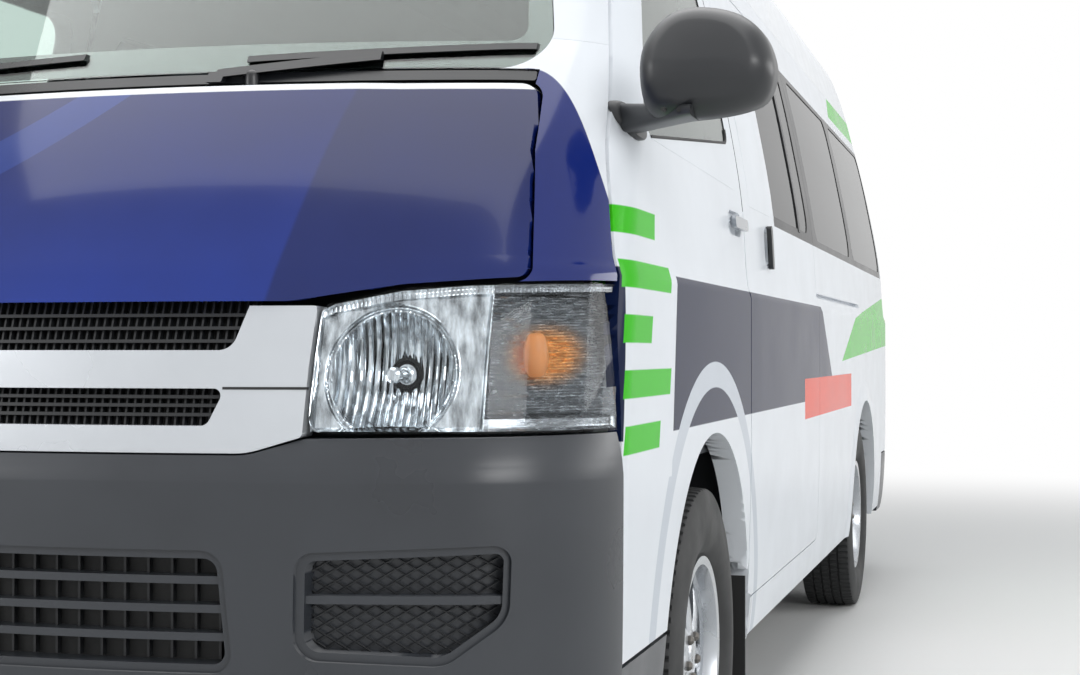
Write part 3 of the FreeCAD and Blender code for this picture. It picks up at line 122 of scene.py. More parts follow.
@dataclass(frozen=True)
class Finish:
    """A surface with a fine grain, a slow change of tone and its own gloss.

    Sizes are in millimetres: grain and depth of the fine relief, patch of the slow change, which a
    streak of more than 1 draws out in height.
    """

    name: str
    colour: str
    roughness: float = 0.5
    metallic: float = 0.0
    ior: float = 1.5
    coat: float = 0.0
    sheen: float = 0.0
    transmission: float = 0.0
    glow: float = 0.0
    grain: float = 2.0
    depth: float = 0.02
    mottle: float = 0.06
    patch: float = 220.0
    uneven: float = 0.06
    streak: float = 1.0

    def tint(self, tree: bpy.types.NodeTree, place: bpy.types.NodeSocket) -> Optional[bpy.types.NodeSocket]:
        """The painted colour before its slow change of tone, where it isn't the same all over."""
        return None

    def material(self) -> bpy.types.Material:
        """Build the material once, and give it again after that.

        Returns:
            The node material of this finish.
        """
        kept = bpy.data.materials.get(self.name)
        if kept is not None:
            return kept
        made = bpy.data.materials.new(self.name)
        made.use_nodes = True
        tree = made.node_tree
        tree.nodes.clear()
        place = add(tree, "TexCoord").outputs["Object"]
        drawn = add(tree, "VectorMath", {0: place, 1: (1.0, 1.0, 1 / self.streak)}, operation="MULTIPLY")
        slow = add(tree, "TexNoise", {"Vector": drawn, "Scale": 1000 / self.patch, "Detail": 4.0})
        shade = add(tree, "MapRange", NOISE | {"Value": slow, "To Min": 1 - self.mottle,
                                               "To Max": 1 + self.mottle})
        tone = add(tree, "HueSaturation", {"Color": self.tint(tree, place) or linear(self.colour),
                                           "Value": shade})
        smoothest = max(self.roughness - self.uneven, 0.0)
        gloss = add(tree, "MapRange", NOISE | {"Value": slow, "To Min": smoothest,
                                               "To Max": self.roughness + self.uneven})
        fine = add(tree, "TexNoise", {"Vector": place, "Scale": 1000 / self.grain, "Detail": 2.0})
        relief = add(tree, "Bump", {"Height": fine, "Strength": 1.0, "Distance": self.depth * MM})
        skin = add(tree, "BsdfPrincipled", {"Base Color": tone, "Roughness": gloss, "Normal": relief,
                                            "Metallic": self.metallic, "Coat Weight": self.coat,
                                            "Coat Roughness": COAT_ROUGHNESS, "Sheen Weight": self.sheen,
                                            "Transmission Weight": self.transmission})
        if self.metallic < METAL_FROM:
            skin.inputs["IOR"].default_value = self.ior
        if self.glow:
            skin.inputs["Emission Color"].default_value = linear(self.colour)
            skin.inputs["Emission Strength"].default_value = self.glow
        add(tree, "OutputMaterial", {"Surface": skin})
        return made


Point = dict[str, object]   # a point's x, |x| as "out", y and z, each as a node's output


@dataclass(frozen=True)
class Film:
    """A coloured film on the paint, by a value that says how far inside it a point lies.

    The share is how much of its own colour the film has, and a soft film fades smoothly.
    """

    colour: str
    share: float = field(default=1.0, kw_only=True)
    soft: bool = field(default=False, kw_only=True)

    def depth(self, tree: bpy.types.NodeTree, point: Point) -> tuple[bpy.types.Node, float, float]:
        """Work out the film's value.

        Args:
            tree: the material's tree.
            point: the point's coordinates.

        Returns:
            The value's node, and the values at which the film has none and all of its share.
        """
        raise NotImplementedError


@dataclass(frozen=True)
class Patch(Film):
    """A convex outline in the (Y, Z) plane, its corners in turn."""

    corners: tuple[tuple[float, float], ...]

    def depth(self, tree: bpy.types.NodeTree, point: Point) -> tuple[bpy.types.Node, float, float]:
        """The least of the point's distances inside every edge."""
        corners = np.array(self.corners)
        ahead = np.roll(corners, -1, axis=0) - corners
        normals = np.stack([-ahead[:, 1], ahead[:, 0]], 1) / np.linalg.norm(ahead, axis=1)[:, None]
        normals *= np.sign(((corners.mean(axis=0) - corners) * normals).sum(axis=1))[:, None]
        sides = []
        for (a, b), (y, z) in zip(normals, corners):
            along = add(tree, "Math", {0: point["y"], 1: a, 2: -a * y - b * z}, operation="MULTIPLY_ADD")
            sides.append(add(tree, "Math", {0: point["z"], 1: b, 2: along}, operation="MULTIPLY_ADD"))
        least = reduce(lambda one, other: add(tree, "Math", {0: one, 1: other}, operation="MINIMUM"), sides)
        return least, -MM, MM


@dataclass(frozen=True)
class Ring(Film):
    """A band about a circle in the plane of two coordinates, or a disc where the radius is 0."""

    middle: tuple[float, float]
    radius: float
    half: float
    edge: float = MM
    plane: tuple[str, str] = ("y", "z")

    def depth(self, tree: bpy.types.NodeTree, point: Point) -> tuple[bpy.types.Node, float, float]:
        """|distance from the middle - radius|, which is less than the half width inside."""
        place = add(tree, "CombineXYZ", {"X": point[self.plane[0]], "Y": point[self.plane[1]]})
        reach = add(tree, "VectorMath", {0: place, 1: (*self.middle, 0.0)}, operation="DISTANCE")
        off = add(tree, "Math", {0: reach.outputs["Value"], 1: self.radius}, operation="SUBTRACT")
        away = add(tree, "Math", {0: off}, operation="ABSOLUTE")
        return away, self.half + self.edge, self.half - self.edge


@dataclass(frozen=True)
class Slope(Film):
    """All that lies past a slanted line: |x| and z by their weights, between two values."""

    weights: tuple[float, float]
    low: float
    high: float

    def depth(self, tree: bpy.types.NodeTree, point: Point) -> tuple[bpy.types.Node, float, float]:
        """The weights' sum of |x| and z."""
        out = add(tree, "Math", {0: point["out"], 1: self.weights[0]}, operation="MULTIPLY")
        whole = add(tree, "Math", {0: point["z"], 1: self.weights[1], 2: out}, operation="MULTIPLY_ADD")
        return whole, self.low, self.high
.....
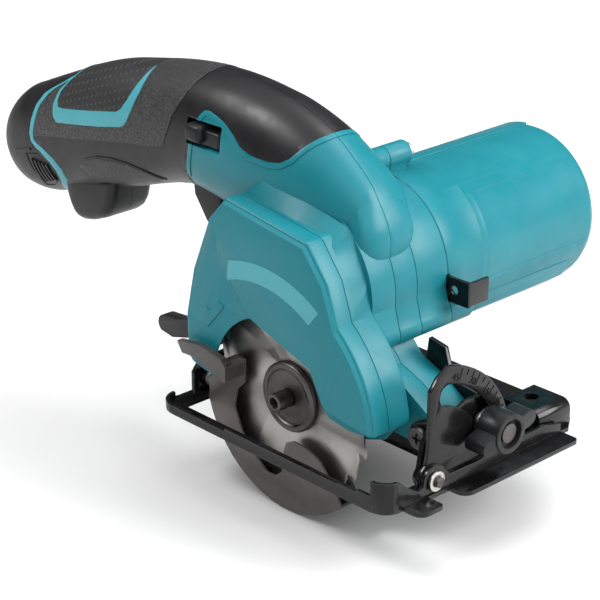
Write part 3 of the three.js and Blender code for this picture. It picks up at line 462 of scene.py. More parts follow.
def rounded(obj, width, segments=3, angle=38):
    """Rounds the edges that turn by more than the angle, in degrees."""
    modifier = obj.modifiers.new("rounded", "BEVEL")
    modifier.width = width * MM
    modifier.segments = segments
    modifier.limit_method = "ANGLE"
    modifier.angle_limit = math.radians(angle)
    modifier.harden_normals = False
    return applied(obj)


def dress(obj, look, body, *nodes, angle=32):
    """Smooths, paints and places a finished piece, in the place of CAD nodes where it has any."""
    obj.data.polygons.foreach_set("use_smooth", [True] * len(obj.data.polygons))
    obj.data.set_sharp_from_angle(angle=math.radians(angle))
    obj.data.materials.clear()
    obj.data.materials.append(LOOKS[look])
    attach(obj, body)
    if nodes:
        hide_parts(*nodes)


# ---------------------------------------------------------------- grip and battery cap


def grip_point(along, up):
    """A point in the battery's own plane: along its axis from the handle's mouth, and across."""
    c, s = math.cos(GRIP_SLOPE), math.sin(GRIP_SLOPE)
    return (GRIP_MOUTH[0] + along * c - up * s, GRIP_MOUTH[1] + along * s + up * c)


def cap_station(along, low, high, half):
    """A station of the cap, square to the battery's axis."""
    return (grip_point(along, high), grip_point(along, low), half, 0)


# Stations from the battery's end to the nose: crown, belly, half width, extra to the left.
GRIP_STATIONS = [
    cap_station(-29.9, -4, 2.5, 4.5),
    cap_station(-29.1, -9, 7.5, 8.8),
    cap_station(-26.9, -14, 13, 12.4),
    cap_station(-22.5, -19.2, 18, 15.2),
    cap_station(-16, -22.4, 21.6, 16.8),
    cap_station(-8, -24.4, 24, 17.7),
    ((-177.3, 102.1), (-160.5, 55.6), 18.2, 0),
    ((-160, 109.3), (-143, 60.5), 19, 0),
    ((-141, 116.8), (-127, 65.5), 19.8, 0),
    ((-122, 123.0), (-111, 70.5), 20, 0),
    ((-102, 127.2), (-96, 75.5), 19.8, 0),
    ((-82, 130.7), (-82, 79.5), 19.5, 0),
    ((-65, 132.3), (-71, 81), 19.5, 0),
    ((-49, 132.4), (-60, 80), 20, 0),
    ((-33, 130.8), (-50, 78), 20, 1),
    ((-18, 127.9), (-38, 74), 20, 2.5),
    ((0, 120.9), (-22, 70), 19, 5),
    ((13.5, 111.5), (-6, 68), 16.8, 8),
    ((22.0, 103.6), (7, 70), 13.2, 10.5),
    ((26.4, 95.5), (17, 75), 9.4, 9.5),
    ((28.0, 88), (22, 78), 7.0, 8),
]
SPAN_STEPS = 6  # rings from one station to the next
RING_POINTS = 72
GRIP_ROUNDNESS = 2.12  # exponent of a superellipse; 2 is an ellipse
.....
■ **Description of the task**: Retype exactly, and only, the lines from the one containing "hide_parts(*nodes)" through the one containing "low), half, 0)", both included.

■ **Solved problem**:
        hide_parts(*nodes)


# ---------------------------------------------------------------- grip and battery cap


def grip_point(along, up):
    """A point in the battery's own plane: along its axis from the handle's mouth, and across."""
    c, s = math.cos(GRIP_SLOPE), math.sin(GRIP_SLOPE)
    return (GRIP_MOUTH[0] + along * c - up * s, GRIP_MOUTH[1] + along * s + up * c)


def cap_station(along, low, high, half):
    """A station of the cap, square to the battery's axis."""
    return (grip_point(along, high), grip_point(along, low), half, 0)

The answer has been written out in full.